Reflectance anisotropy spectroscopy: a new method for semiconductor surface chemistry investigation

Abstract

We present three applications of reflectance anisotropy spectroscopy (RAS) to study the chemistry of (001) semiconductor surfaces, in the particular case of sulphide-passivated GaAs. This technique allows us both to investigate the dimers at the semiconductor surface and to measure the surface barrier. For Na 2S-passivated GaAs, we have studied the effect of annealing in ultraligh vacuum on the reflectance anisotropy spectrum. The appearance and the increase of a dimer signal were observed. For all annealing stages, these dimers are induced by the breaking of chemical bonds on the surface, which has been studied by X-ray photoemission spectroscopy (XPS).
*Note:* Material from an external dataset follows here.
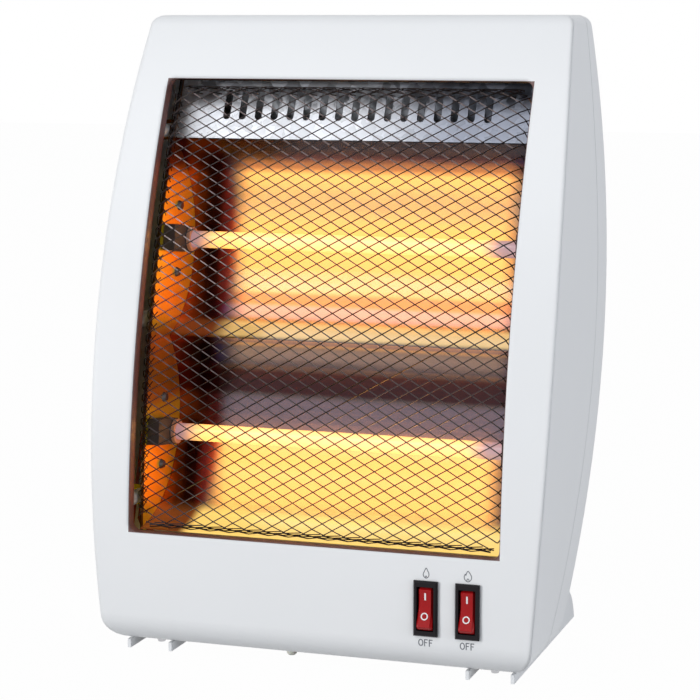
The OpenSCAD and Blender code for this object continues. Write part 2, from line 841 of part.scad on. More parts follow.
module tube_cap(at, side) {
  chamfer = 3;
  color("wheat") place() mirror([side > 0 ? 0 : 1, 0, 0]) difference() {
    union() {
      at_bracket(at) along_x(cap_face, box_half - seat)
        polygon([[-cap_front, cap_h / 2], [cap_rear - chamfer, cap_h / 2], [cap_rear, cap_h / 2 - chamfer],
                 [cap_rear, -cap_h / 2 + chamfer], [cap_rear - chamfer, -cap_h / 2],
                 [-cap_front, -cap_h / 2]]);
      bar_x(at, collar_d, cap_face - collar_l, cap_face + eps);
      bar_x(at, neck_d, cap_face, neck_end);
    }
    bar_x(at, tube_d + seat, cap_face - collar_l - 1, tube_half + seat);
    bar_x(at, coil_wire_d + 2 * fit, 0, far);
  }
}

module tube_cap_upper_left() { tube_cap(upper_tube, -1); }
module tube_cap_upper_right() { tube_cap(upper_tube, 1); }
module tube_cap_lower_left() { tube_cap(lower_tube, -1); }
module tube_cap_lower_right() { tube_cap(lower_tube, 1); }

// Bracket outside the end plate, which holds a cap by its neck
module tube_bracket(at, side) {
  reach = bracket_reach + 6;
  edge = neck_d / 2 + 3;
  x0 = box_half + sheet_t + seat;
  color("lightgray") place() mirror([side > 0 ? 0 : 1, 0, 0]) difference() {
    union() {
      at_bracket(at) along_x(x0, x0 + 1) translate([-edge, -reach]) square(2 * [edge, reach]);
      at_bracket(at) along_x(x0, x0 + 5) for (z = [-1, 1])
        translate([-edge, z * (reach - 0.5) - 0.5]) square([2 * edge, 1]);
    }
    bar_x(at, neck_d + fit, 0, far);
    at_bracket(at) for (z = [-1, 1])
      bar_x([bracket_back, z * bracket_reach], screw_d * 0.85, 0, far);
  }
}

module tube_bracket_upper_left() { tube_bracket(upper_tube, -1); }
module tube_bracket_upper_right() { tube_bracket(upper_tube, 1); }
module tube_bracket_lower_left() { tube_bracket(lower_tube, -1); }
module tube_bracket_lower_right() { tube_bracket(lower_tube, 1); }

module bracket_screws() {
  color("dimgray") place()
    for (s = [-1, 1], t = tube_ats, z = [-1, 1])
      mirror([s > 0 ? 0 : 1, 0, 0]) at_bracket(t)
        translate([box_half - eps, bracket_back, z * bracket_reach]) rotate([0, -90, 0]) screw(5);
}

// Terminals crimped on the leads outside the box
terminal_l = 6.5;
lead_end = neck_end + terminal_l - fit;   // the leads end inside them

module lead_terminals() {
  color("gold") place() for (s = [-1, 1], t = tube_ats)
    mirror([s > 0 ? 0 : 1, 0, 0]) difference() {
      bar_x(t, 4.4, neck_end + seat, neck_end + terminal_l);
      bar_x(t, coil_wire_d + seat, 0, neck_end + 2 * terminal_l);
    }
}

// Rocker switches, drawn round the rocker's pin
module at_switch(i) {
  translate([switch_x + i * switch_pitch, pin_y, switch_z]) children();
}

// One outline of the bezel, with its front edges bevelled
function bezel_outline(half) =
    [[0, -half], [-bezel_t / 2, -half], [-bezel_t, -half + 0.8],
     [-bezel_t, half - 0.8], [-bezel_t / 2, half], [0, half]];

module switch_body(i) {
  cavity_w = rocker_w + 2 * fit;
  catch_y = wall + 2 * seat;
  color("black") place() at_switch(i) difference() {
    union() {
      translate([0, -pin_y, 0]) intersection() {
        along_x(-bezel_w, bezel_w) polygon(bezel_outline(bezel_h / 2));
        translate([0, 0, -bezel_h]) linear_extrude(height = 2 * bezel_h)
          polygon([for (p = bezel_outline(bezel_w / 2)) [-p.y, p.x]]);
      }
      translate([-switch_w / 2, -pin_y - eps, -switch_h / 2]) cube([switch_w, switch_d, switch_h]);
      // Catches behind the panel
      for (z = [-1, 1])
        translate([0, -pin_y, 0]) along_x(-3, 3)
          polygon([[catch_y, z * (switch_h / 2 - 1)], [catch_y, z * (switch_h / 2 + 0.9)],
                   [catch_y + 5, z * (switch_h / 2 - 1)]]);
    }
    along_x(-cavity_w / 2, cavity_w / 2) intersection() {
      circle(rocker_end_r + fit);
      translate([-far, -far]) square([far + rocker_back + 2.5, 2 * far]);
    }
    along_x(-rocker_w / 2 - 0.9, rocker_w / 2 + 0.9) circle(d = pin_d + seat);
  }
}

module switch_body_left() { switch_body(0); }
module switch_body_right() { switch_body(1); }

// The rocker's face is two flats in a shallow V. It rests with its upper end
// pressed in.
module rocker(i) {
  slant = 2 * rocker_half * tan(rocker_tilt);
  color("red") place() at_switch(i) rotate([-rocker_tilt, 0, 0]) {
    along_x(-rocker_w / 2, rocker_w / 2) intersection() {
      circle(rocker_end_r);
      polygon([[rocker_face, 0], [rocker_face - slant, 2 * rocker_half],
               [rocker_back, 2 * rocker_half], [rocker_back, -2 * rocker_half],
               [rocker_face - slant, -2 * rocker_half]]);
    }
    along_x(-rocker_w / 2 - 0.7, rocker_w / 2 + 0.7) circle(d = pin_d);
  }
}

module rocker_left() { rocker(0); }
module rocker_right() { rocker(1); }

tab_l = 8;
tab_zs = [-8, 0, 8];

module switch_tabs() {
  color("gold") place() for (i = [0, 1], z = tab_zs)
    at_switch(i) translate([-2.4, switch_d - pin_y + seat, z - 0.4]) difference() {
      cube([4.8, tab_l, 0.8]);
      translate([2.4, tab_l - 2.5, -1]) cylinder(h = 3, d = 1.6);
    }
}

// Tip-over switch: a sprung plunger that the floor holds up
tip_w = 26;
tip_d = 13;
tip_h = 22;
flange_h = 1.6;
floor_z = floor_gap + wall;         // inside of the housing's underside
tip_y = seam_y(floor_z) - tip_ahead;
plunger_gap = 0.3;                  // above the floor

module tip_switch_body() {
  hollow_h = plunger_travel + flange_h + 2 * fit + 6;
  color("dimgray") place() translate([-tip_x, tip_y, floor_z + seat]) difference() {
    translate([-tip_w / 2, -tip_d / 2, 0]) cube([tip_w, tip_d, tip_h]);
    translate([0, 0, -1]) cylinder(h = 3, d = plunger_d + 2 * fit);
    translate([0, 0, 1.5]) cylinder(h = hollow_h, d = plunger_d + 3 + 2 * fit);
    for (x = [-1, 1]) translate([x * (tip_w / 2 - 3), 0, -1]) cylinder(h = tip_h + 2, d = 2.4);
  }
}

module tip_switch_plunger() {
  low = plunger_gap;
  collar_z = floor_z + seat + 1.5 + fit + plunger_travel;
  color("ivory") place() translate([-tip_x, tip_y, 0]) union() {
    translate([0, 0, low + 1]) cylinder(h = collar_z + flange_h - low - 1, d = plunger_d);
    translate([0, 0, low]) cylinder(h = 1 + eps, d1 = plunger_d - 2, d2 = plunger_d);
    translate([0, 0, collar_z]) cylinder(h = flange_h, d = plunger_d + 3);
  }
}

// Thermal cut-out on the outside of the left end plate
cutout_at = [82, 158];

module thermal_cutout() {
  x0 = -box_half - sheet_t - seat;
  color("saddlebrown") place() union() {
    bar_x(cutout_at, 15, x0 - 6, x0);
    bar_x(cutout_at, 18, x0 - 2, x0 - 1);
    for (z = [-1, 1])
      translate([x0 - 6, cutout_at.x - 2.4, cutout_at.y + z * 8 - 5]) cube([0.8, 4.8, 10]);
  }
}

// Terminal block on the floor of the housing
block_x = 75;
block_w = 34;
block_d = 13;
block_h = 14;

module terminal_block() {
  color("ghostwhite") place() translate([-block_x, tip_y, floor_z + seat]) difference() {
    translate([-block_w / 2, -block_d / 2, 0]) cube([block_w, block_d, block_h]);
    for (i = [-1 : 1]) translate([i * 10, 0, 0]) {
      translate([0, 0, block_h / 2]) rotate([90, 0, 0]) cylinder(h = 2 * block_d, d = 3, center = true);
      translate([0, 0, block_h - 5]) cylinder(h = 6, d = 3.4);
    }
  }
}

// Insulated wires along routes of points, with their corners rounded off
wire_run_d = 2.4;

function soft_route(p) =
    let (n = len(p) - 1)
    concat([p[0]],
           [for (i = [1 : n - 1])
            let (a = p[i - 1] - p[i], b = p[i + 1] - p[i], c = min(3, norm(a) / 2.5, norm(b) / 2.5))
            each [p[i] + c * unit(a), p[i] + c * unit(b)]],
           [p[n]]);

module wires(routes) {
  place() tubes([for (p = routes) path_rings(soft_route(p), wire_run_d / 2, 8, [1, 0.2, 0.1])], 8);
}

lead_x = neck_end + terminal_l + seat;   // outer end of a lead terminal
wire_x = post_x + post_d / 2 + 2;   // wires run down outside the posts
block_top = floor_z + seat + block_h - 3;
tip_top = floor_z + seat + tip_h + fit;
tab_y = switch_d + seat + tab_l + fit;

module wiring_left() {
  tab_x = -box_half - sheet_t - seat - 5.6;
  tab_end = 13 + fit;
  color("firebrick") wires([
    [[-lead_x, upper_tube.x, upper_tube.y], [-lead_x - 1.5, upper_tube.x, upper_tube.y],
     [-wire_x, upper_tube.x + 4, upper_tube.y - 8],
     [-wire_x, cutout_at.x, cutout_at.y + 25], [tab_x, cutout_at.x, cutout_at.y + 19],
     [tab_x, cutout_at.x, cutout_at.y + tab_end]],
    [[tab_x, cutout_at.x, cutout_at.y - tab_end], [tab_x, cutout_at.x, cutout_at.y - 19],
     [-wire_x, cutout_at.x - 6, cutout_at.y - 28], [-wire_x, tip_y + 25, box_z - 3],
     [-block_x - 10, tip_y + 12, box_z - 18], [-block_x - 10, tip_y, block_top + 10],
     [-block_x - 10, tip_y, block_top]],
    [[-lead_x, lower_tube.x, lower_tube.y], [-lead_x - 1.5, lower_tube.x, lower_tube.y],
     [-wire_x, lower_tube.x + 5, lower_tube.y - 8],
     [-wire_x, tip_y + 13, box_z - 9], [-block_x, tip_y + 7, box_z - 22],
     [-block_x, tip_y, block_top + 10], [-block_x, tip_y, block_top]]]);
}

module wiring_right() {
  x2 = switch_x + switch_pitch;
  color("firebrick") wires([
    [[lead_x, upper_tube.x, upper_tube.y], [lead_x + 1.5, upper_tube.x, upper_tube.y],
     [wire_x, upper_tube.x + 3, upper_tube.y - 8],
     [wire_x, tip_y + 33, box_z - 4], [x2, tab_y + 14, switch_z + 14],
     [x2, tab_y + 6, switch_z + tab_zs[2]], [x2, tab_y, switch_z + tab_zs[2]]],
    [[lead_x, lower_tube.x, lower_tube.y], [lead_x + 1.5, lower_tube.x, lower_tube.y],
     [wire_x, lower_tube.x + 5, lower_tube.y - 8],
     [wire_x, tip_y + 19, box_z - 10], [switch_x, tab_y + 12, switch_z + tab_zs[0]],
     [switch_x, tab_y, switch_z + tab_zs[0]]]]);
}

module wiring_supply() {
  x2 = switch_x + switch_pitch;
  color("royalblue") wires([
    [[-block_x + 10, tip_y, block_top], [-block_x + 10, tip_y, block_top + 10],
     [-block_x + 16, tip_y + 4, block_top + 16], [-tip_x - 8, tip_y + 4, tip_top + 8],
     [-tip_x - 8, tip_y, tip_top + 5], [-tip_x - 8, tip_y, tip_top]],
    [[-tip_x + 8, tip_y, tip_top], [-tip_x + 8, tip_y, tip_top + 6],
     [-tip_x + 14, tip_y + 8, tip_top + 10], [switch_x - 12, tab_y + 7, switch_z],
     [switch_x - 1.3, tab_y + 5, switch_z], [switch_x - 1.3, tab_y, switch_z]],
    [[switch_x + 1.3, tab_y, switch_z], [switch_x + 1.3, tab_y + 4, switch_z],
     [x2, tab_y + 4, switch_z], [x2, tab_y, switch_z]]]);
}

// Cord inlet: a flanged bush in the rear cover
inlet_wall = 2.2;

module cord_inlet() {
  flange_d = inlet_d + 2 * inlet_wall + 7;
  color("black") place() on_back(-inlet_x, inlet_z) rotate([90, 0, 0]) difference() {
    union() {
      translate([0, 0, -3]) cylinder(h = 3 - seat, d = flange_d);
      translate([0, 0, -eps - seat]) cylinder(h = 12, d = inlet_d + 2 * inlet_wall);
    }
    cylinder(h = far, d = inlet_d, center = true);
  }
}

front_housing();
rear_cover();
foot_left();
foot_right();
grille();
reflector();
end_plate_left();
end_plate_right();
top_vent_plate();
heat_shield();
quartz_tube_upper();
quartz_tube_lower();
heating_coil_upper();
heating_coil_lower();
tube_cap_upper_left();
tube_cap_upper_right();
tube_cap_lower_left();
tube_cap_lower_right();
tube_bracket_upper_left();
tube_bracket_upper_right();
tube_bracket_lower_left();
tube_bracket_lower_right();
bracket_screws();
lead_terminals();
chassis_screws();
switch_body_left();
switch_body_right();
rocker_left();
rocker_right();
switch_tabs();
tip_switch_body();
tip_switch_plunger();
thermal_cutout();
terminal_block();
wiring_left();
wiring_right();
wiring_supply();
cord_inlet();
rear_cover_screws();
foot_screws();
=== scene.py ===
# Halogen heater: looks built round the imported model. Finishes and stage are in metres, and the
# shapes drawn here are in millimetres until their mesh is made.
import math

import bpy
import numpy as np
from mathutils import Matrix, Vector


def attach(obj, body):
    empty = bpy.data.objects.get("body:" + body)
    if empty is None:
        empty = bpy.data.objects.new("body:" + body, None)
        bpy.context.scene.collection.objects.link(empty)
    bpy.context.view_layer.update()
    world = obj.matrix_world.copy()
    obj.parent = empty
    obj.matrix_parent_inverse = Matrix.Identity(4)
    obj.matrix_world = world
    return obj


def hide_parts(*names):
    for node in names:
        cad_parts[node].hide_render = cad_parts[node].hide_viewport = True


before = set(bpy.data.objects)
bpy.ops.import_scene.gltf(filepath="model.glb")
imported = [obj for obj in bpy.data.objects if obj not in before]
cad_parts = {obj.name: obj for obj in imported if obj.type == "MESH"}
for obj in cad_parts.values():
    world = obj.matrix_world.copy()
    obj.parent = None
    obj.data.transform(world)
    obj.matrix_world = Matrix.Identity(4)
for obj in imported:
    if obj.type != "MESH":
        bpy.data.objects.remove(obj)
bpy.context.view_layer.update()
print("model loaded:", len(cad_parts), "parts")

# The front face as seen from the side, in mm: a large arc that stands upright at the height
# "level", and from "toeTop" down the toe's smaller arc, which starts "toeIn" behind it
placeY = -78.1669  # where the upright stretch lies in the frame
face = {"radius": 640.0, "level": 45.0, "toeTop": 23.5, "toeIn": 0.36, "toeRadius": 18.0,
        "toeDrop": 17.9}

# The window's outline, in metres, and where the two switches stand across the face, in mm
window = {"halfWide": 0.1105, "middle": 0.20175, "halfTall": 0.12925}
switches = {"left": 69.0, "right": 93.0}


# Camera, at the viewing angle of the photograph

shot = {
    "from": (0.4083, -1.22617, 0.3652),
    "to": (0.02465, -0.07817, 0.18508),
    "lens": 114.1,
    "sensor": 36.0,
}


def aimAt(obj, target):
    # turns an object's -Z axis towards a point
    away = obj.location - Vector(target)
    obj.rotation_euler = away.to_track_quat("Z", "Y").to_euler()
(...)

Secondly, for the (NH 4) 2S passivation, the as-treated surface contains arsenic dimers whereas XPS reveals a large number of AsS bonds. This is interpreted by assuming that the bonds observed by photoemission are in the residual film above the surface, whereas the arsenic dimers studied by RAS are on this surface. RAS then allows the semiconductor surface to be studied and therefore the relevant physics to be recorded in order to understand the semiconductor passivation. Thirdly, we have studied the chemical reactions during passivation by measuring the time variation in the barrier height while the sample is immersed in the sulphide solution.